Lastly, what about his arm? This is where I think Manziel showed the most promise on Saturday. He took chances downfield that looked like additions to his repertoire. He looked confident in the vertical game, and that’s something, frankly, we hadn’t seen from him.
But the problem is his inconsistency, not as much with his arm as with his footwork. You watch him make a play – like the midfield Hail Mary completion to Edward Pope (is there anyone you’d rather have on the receiving end of a Hail Mary than a Pope?) – and you see how special Manziel can be. Four plays later, he throws a pick in the end zone which was entirely the fault of faulty mechanics. He flicked the ball, flat-footed, almost as if he didn’t feel like he needed to go through the throwing motions that mortal quarterbacks must. It was lazy and arrogant, and it showed him to be the unfinished project of a passer that he is.
To be fair, Manziel made big-time throws throughout the game. The 95-yard touchdown strike to Mike Evans in the fourth quarter? He sure stepped into that throw. And when he does, Manziel shows what looks to be an NFL arm.

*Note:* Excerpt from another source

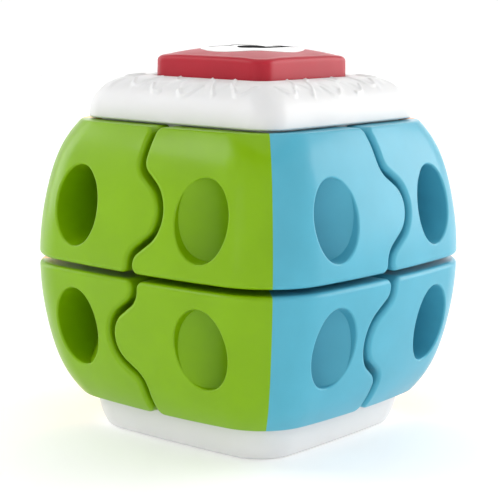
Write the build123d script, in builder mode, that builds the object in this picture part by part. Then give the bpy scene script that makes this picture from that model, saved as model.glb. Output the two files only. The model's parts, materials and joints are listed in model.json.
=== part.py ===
from build123d import *
from math import sqrt
import os

os.makedirs("parts", exist_ok=True)

# ---------------------------------------------------------------------------
# Driving dimensions, in millimetres. +Z is up and the origin is at the centre
# of the base's underside. The front face looks along -Y and the right face
# along +X.
# ---------------------------------------------------------------------------
BASE_TOP = 15.0            # top of the white plinth
BRICK_HALF_HEIGHT = 61.0   # from the middle gap to the top of the upper bricks
MIDDLE = 76.5              # height of the horizontal gap between the two layers
BODY_HALF = 77.7           # half-width of the bulged body at the middle
FLANK_RADIUS = 156.0       # vertical radius of the flanks
FLANK_END = 42.0           # distance from the middle where the shoulder begins
SHOULDER_RADIUS = 52.0     # tighter radius above and below the flanks
BODY_REACH = 1.2035        # corner reach of the body's sections over their half-width
BODY_BULGE = 6.0           # radius of the sections' sides over their half-width
BRICK_GAP = 2.6            # gap between neighbouring bricks
WALL = 2.2                 # wall of every moulded shell
EDGE = 2.0                 # rounding of a brick's outer edges
CELL_CORNER = 3.5          # rounding of a brick's corners, seen from the front

# The wave between two bricks, seen from outside: sideways, and up from the middle.
WAVE_CORNERS = [(-0.5, 72.0), (-0.5, 44.0), (23.5, 27.0), (-1.2, 9.0), (-1.6, -10.0)]
WAVE_RADII = [8.0, 14.0, 8.0]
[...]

He just doesn’t do it with the sort of consistency NFL scouts would like to see. And there’s a good reason for it. The kid’s a college sophomore.
Which brings us back to the original question: Who is the better NFL prospect, AJ McCarron or Johnny Manziel?
If you’re talking about the 2014 NFL Draft, the answer, without question, is McCarron. Despite his protests otherwise, Manziel really does need another year in college – to develop as a passer, maybe add a little bulk. If he stays, you’re looking quite possibly as the top quarterback prospect in the 2015 draft,
If he comes out this year, Manziel’s worth a mid-round pick.